The story of lust, betrayal and murder became a visual feast with its use of set design, color changes, a haunting score by Michael Nyman and costumes made exclusively by Jean-Paul Gaultier. And yet, the physical and psychological violence of Albert Spica sat enthroned above of all. The film featured everything from cannibalism, full frontal nudity, verbal abuse and punches in the stomach to a thug being fed with dog feces – in short, “The Cook the Thief his Wife and her Lover” was denied an R rating by the Motion Picture Code and Ratings Administration. Helen Mirren took a flight to argue that she had not made a dirty movie. “I told the board they absolutely could not legitimately criticize this film on its artistic merit,” she said. “It may be pretentious, or boring, or whatever they want to say about it, but they can’t deny where its heart is.” They could, and denied the appeal. “The whole R rating depends on a strange sort of fantasy land,” she said, “where all adults are responsible people, and children only ever go to the cinema with their parents. They don’t go with babysitters or older brothers, or with the local drug dealer. It’s this lovely sort of apple pie fantasy America, that not only doesn’t exist in America, it doesn’t exist anywhere.” Miramax ultimately went with the unrated option, and included a conspicuous “For adults only” warning in the advertising campaign – calling it “the most controversial film of the decade”.

Despite its unrated status, the film grossed a good $ 7 million in the theaters and divided the critics just like its audience – the better reviews coming from the New York Times, calling it “so intelligent and powerful that it evokes our best emotions and least civil impulses, so esthetically brilliant that it expands the boundaries of film itself” and calling Helen Mirren “astonishing” while Roger Ebert wrote that “it doesn’t simply make a show of being uncompromising – it is uncompromised in every single shot from beginning to end.” Of Mirren’s performance, he observed, “Mirren’s character transformation is almost frightening – she changes from submissive wife to daring lover to vicious seeker of vengeance.

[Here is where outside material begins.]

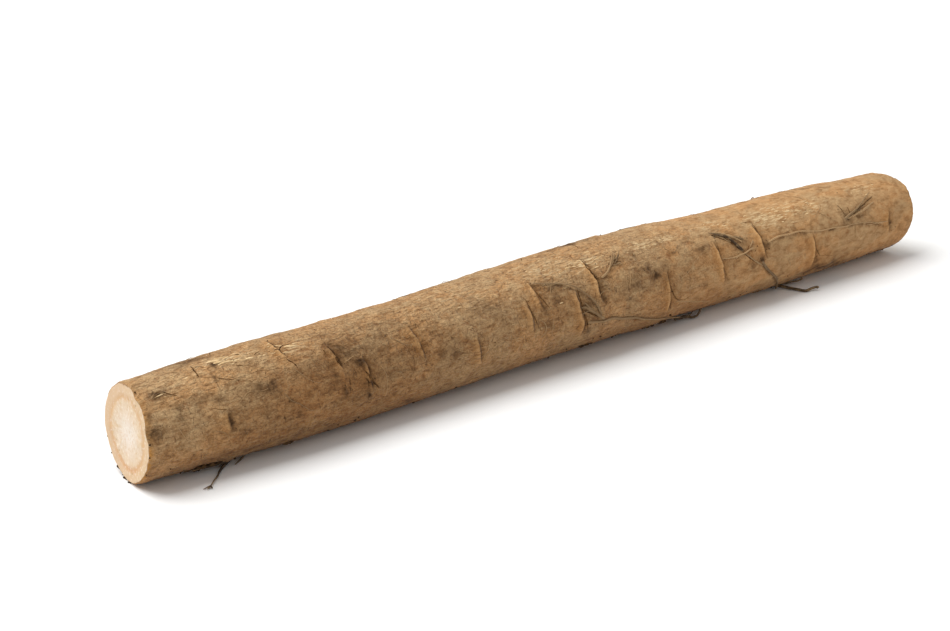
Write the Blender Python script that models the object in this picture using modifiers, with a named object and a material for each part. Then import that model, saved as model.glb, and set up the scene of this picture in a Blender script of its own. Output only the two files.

And watch the way she and Howard handle their sex scenes together, using sex not as joy, not as anavenue to love, but as sheer escapism; lust is their avenue to oblivion.”

Review ★★★★★

This is a film unlike anything I have ever seen before – or after. It has so many layers to admire and to disgust, from the set design and change of colors whenever people switch rooms, that you need to see it more than once to fully appreciate the themes and details. It’s what people call “arthouse”, and I can easily understand why people might find it boring, cannot connect to it or think it’s just bloody disgusting. To me it’s first and foremost an actor’s film. Michael Gambon brings to life one of the most crude criminals, inside and out. The way he verbally treats his wife in front of everyone else is as painful to watch as the violence that happens outside the restaurant. There’s Helen Mirren in one of her very best cinematic performances. She bares not only her character’s body, but her soul. None of the nude scenes feel voyeuristic, they are essential to tell the story between the wife and her lover, a vessel to escape their everyday lives. It’s a dangerous performance by Mirren, and a brave one. And such is the film. “The Cook the Thief his Wife and her Lover” may not be for everyone, but you should see it at least once for yourself to believe it. Bon appetit.